Rachel Feinstein Rachel Feinstein in her New York studio.

Rachel Feinstein Reflects on Her Past and Present in Miami

WHITEWALLER: “The Miami Years” is a comprehensive exhibition that beckons visitors into nearly 30 years of your creative investigations. What was the starting point for this highly significant show as the first major presentation in your hometown?

RACHEL FEINSTEIN: James Voorhies (chief curator at The Bass) and I started the discussion together with my earliest work from the 1990s like Jazz Brunch, Little Man, Mirrored Ball, Forest Flat, and Hawaiian Wedding. Many of these were in my first solo show at White Columns in New York City in 1999. These sculptures are the closest expressions of my childhood in Miami since I was still in my twenties when I made them, and everything felt close chronologically.

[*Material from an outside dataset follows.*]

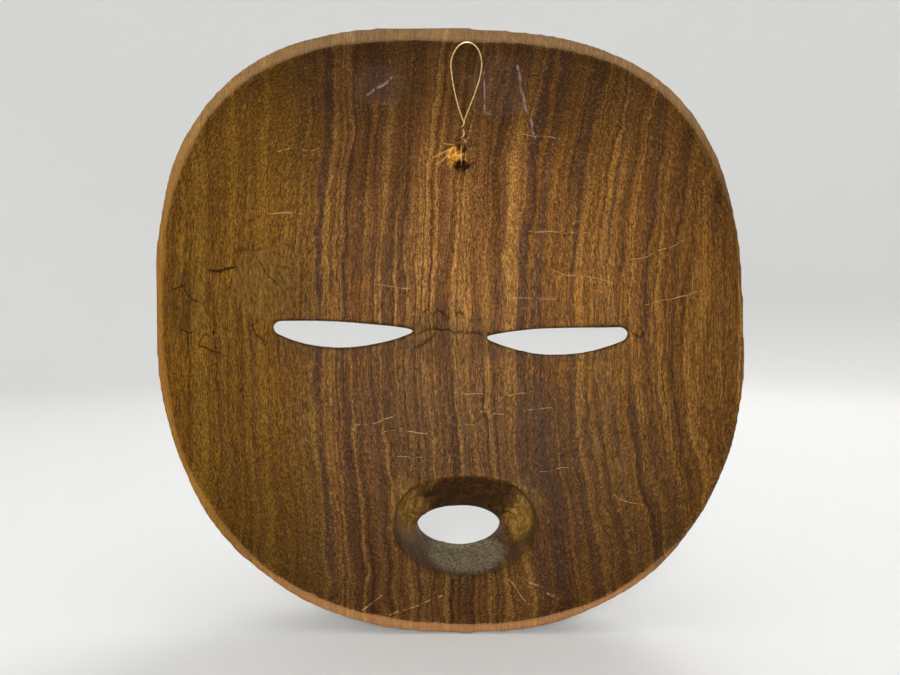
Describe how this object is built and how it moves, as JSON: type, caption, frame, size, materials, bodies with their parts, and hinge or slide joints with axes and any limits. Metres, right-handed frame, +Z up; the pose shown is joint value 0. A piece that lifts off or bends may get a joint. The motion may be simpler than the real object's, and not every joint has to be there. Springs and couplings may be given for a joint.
{
  "type": "carved wooden mask",
  "caption": "Upright carved wooden face mask, hollowed at the back, with eye slits, an open mouth and a thin brass wire loop for hanging it on a wall.",
  "frame": {"origin": "where the nail comes through the wire loop, on the plane of the wall", "axes": "+Z up the face, +Y from the carved face to the wall, +X to the right of someone who looks at the carved face"},
  "size_m": [0.1665, 0.0602, 0.1715],
  "materials": {
    "wood": "hand-carved, thin worn satin finish",
    "brass": "bright drawn wire"
  },
  "bodies": {
    "mask": {"mask_body": "wood"},
    "wire_loop": {"hanging_wire": "brass"}
  },
  "joints": [
    {"name": "loop_swing", "type": "hinge", "parent": "mask", "child": "wire_loop", "pos_m": [0, -0.02229, -0.02402], "axis": [-1, 0, 0], "range_deg": [0, 100]}
  ]
}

“These sculptures are the closest expressions of my childhood in Miami,” —Rachel Feinstein

Rachel Feinstein Courtesy of The Bass Museum and Rachel Feinstein. Photo by Zaire Aranguren.

WW: When did the critical themes that you place at the heart of your practice—including female identity, intimacy, and illusion—first reveal themselves to you as a kind of celestial roadmap?

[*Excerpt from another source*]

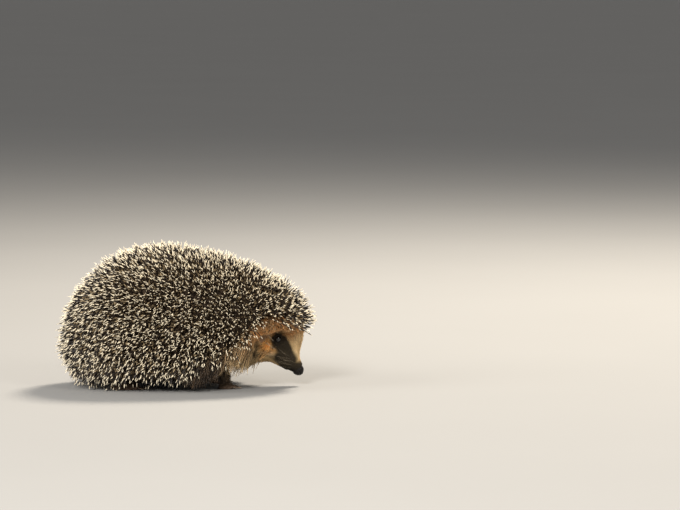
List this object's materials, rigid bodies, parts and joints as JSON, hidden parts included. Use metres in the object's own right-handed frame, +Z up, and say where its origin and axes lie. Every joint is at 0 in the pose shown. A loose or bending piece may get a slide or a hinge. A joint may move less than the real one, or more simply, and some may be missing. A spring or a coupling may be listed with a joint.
{
  "type": "hedgehog",
  "caption": "Still life-size hedgehog standing on its feet, back arched, spiny brow over a low snout, with long hair at the cheeks and belly.",
  "frame": {"origin": "on the floor, at the middle of the length and width of the body", "axes": "+X towards the snout, +Y to the animal's left, +Z up"},
  "size_m": [0.225, 0.1338, 0.1249],
  "materials": {
    "spines": "satin keratin spines, cream with a dark band",
    "hair": "coarse tan-brown hair",
    "skin": "soft skin under short fur",
    "ear_skin": "thin skin with fine hair",
    "foot_skin": "bare dark pads",
    "claw": "horny claws",
    "nose_skin": "moist black",
    "eye": "glossy black"
  },
  "bodies": {
    "root": {"trunk_rump": "spines", "trunk_back": "spines", "trunk_shoulders": "spines", "neck": "hair", "head_crown": "spines", "belly": "hair", "tail": "hair", "muzzle": "hair", "face": "hair", "lower_jaw": "hair", "nose": "nose_skin", "eye_left": "eye", "ear_left": "ear_skin", "foreleg_left": "hair", "hindleg_left": "hair", "forefoot_left": "foot_skin", "hindfoot_left": "foot_skin", "eye_right": "eye", "ear_right": "ear_skin", "foreleg_right": "hair", "hindleg_right": "hair", "forefoot_right": "foot_skin", "hindfoot_right": "foot_skin"}
  },
  "joints": []
}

RF: When I was younger, I just made art and didn’t think about why and what anything meant. I was excited to create whatever came into my head, and I particularly enjoyed trying to choose the right materials for the ideas floating in. One of the pieces in my show, Hawaiian Wedding, was made from plaster, foam, and paint, but then I added blue velvet dolphins, green plastic beads, and green felt to denote seaweed. In the ‘90s, I would be on the treadmill planning out how I would make my visions later in the studio. I think this may be similar to other artists; when I was young I was just trying to get the work out there, and only later did I start connecting the dots. While installing my first survey show at the Jewish Museum in 2019, I began to understand these themes more clearly between my earlier work and all the other periods of my art. And most of these themes originated from my childhood in Miami.

“When I was younger, I just made art and didn’t think about why and what anything meant. I was excited to create whatever came into my head,” —Rachel Feinstein

The opening of Rachel Feinstein “The Miami Years” at the Bass, photo by Zaire Aranguren.

WW: Are there specific long-standing memories of growing up in 1980s Miami that have colored the artworks of this exhibition—perhaps sensorial recollections of scent, sound, or pigment?

RF: All of the artworks in my show at The Bass have a longstanding memory from my childhood in Miami. Little Man is a stage flat-style version of a scary gray van with one of those weird black bubble windows because as a kid playing alone all the time, I was terrified of being kidnapped by a child killer. When I was little, a boy called Adam Walsh was lured away from his mother in a shopping mall in Hollywood, Florida, and the police found his decapitated head shortly after. The giant cobra in my Panorama of Miami painting is in reference to the Serpentarium, a place near my family’s house. The Serpentarium had an alligator pit where a six-year-old boy fell in and was eaten by a giant alligator named Cookie right in front of his parents’ eyes. It was like being the little girl in “Hansel and Gretel,” or “Little Red Riding Hood.” I felt all alone and highly aware that I could be eaten at any time if I wasn’t careful.